Pugnamos como Lebre de Freitas (in Introdução ao Processo Civil, 3 ed. pág. 124 a 125) de que à concepção restrita do princípio do contraditório (direito de pronuncia sobre o pedido e prova) substitui-se hoje uma noção mais lata de contrariedade que garante uma participação efectiva das partes ao influírem em todos os elementos de facto ou provas ou questões de direito. Conforme refere Lebre de Freitas: «O escopo principal do princípio do contraditório deixou assim de ser a defesa, no sentido negativo de oposição ou resistência á actuação alheia, para passar a ser influência no sentido positivo do direito de incidir ativamente no desenvolvimento e no êxito do processo.».(sic)
No plano da prova o princípio do contraditório exige que às partes seja facultada a proposição de todos os meios de prova relevantes e que a admissão das provas tenha lugar com audiência contraditória de ambas as partes e que se possam pronunciar sobre a apreciação das provas produzidas por si e pela parte contrária.
Conforme refere o citado autor (obra citada, pág. 175 a 177) a prova dos factos nos termos do artigo 411 do CPCivi deixou de ser monopólio das parte, tendo o juiz o dever de realizar as diligências necessárias ao apuramento da verdade (principio do inquisitório).

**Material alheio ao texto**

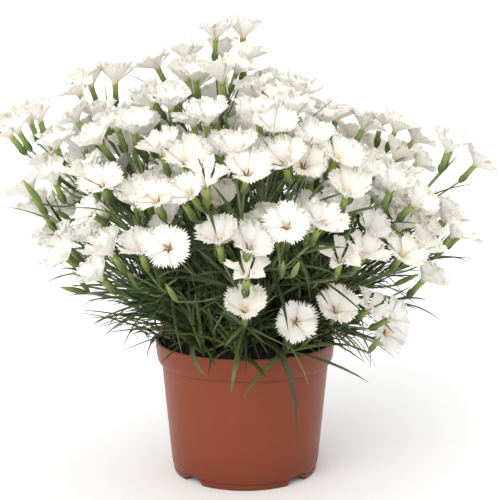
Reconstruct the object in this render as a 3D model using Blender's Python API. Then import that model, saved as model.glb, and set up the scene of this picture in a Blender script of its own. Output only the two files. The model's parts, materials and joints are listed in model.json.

O princípio da aquisição processual (artigo 413 do CPcivil) e o princípio do inquisitório em matéria de prova (artigo 411 do CPC), faz com que a doutrina prefira denomina-lo ónus de iniciativa da prova, distinguindo-o do ónus da prova. A parte suportará as consequências desvantajosas decorrentes de não provar quer por sua iniciativa, quer por iniciativa da parte contrária ou oficiosa um facto que lhe é favorável.
Tal implica que ter o ónus da prova não significa que tenha o exclusivo da prova.
Estamos perante factualidade que exige prova documental a juntar eventualmente pelo Banco (dentro daquilo que tenha conhecimento) para ser demonstrada e que o tribunal não se pronunciou sobre o requerimento do cabeça de casal no qual o mesmo expressamente solicitou a realização de diligências de prova.
Pelo exposto, verificamos que o julgador devia-se ter pronunciado sobre o requerimento do cabeça de casal e determinado a realização da diligência de prova requerida.
A omissão do despacho ou notificação para juntar esse documento ou informação por parte do Banco, constitui nulidade processual porquanto trata-se de um acto que a lei prescreve como essencial ao bom julgamento da causa e caso não ocorra tem influência no exame ou na decisão da causa. Essa nulidade nos termos do artigo 662º nº 2 c) do C.P.C. é do conhecimento oficioso pela Relação.
Estamos perante a uma omissão que se revela essencial para a resolução do litígio, dado que se trata de factualidade controvertida e que poderá ser relevante face á necessidade de se considerar as várias posições jurídicas.
Assim, deve-se admitir a realização de prova tal como pedido pelo cabeça de casal."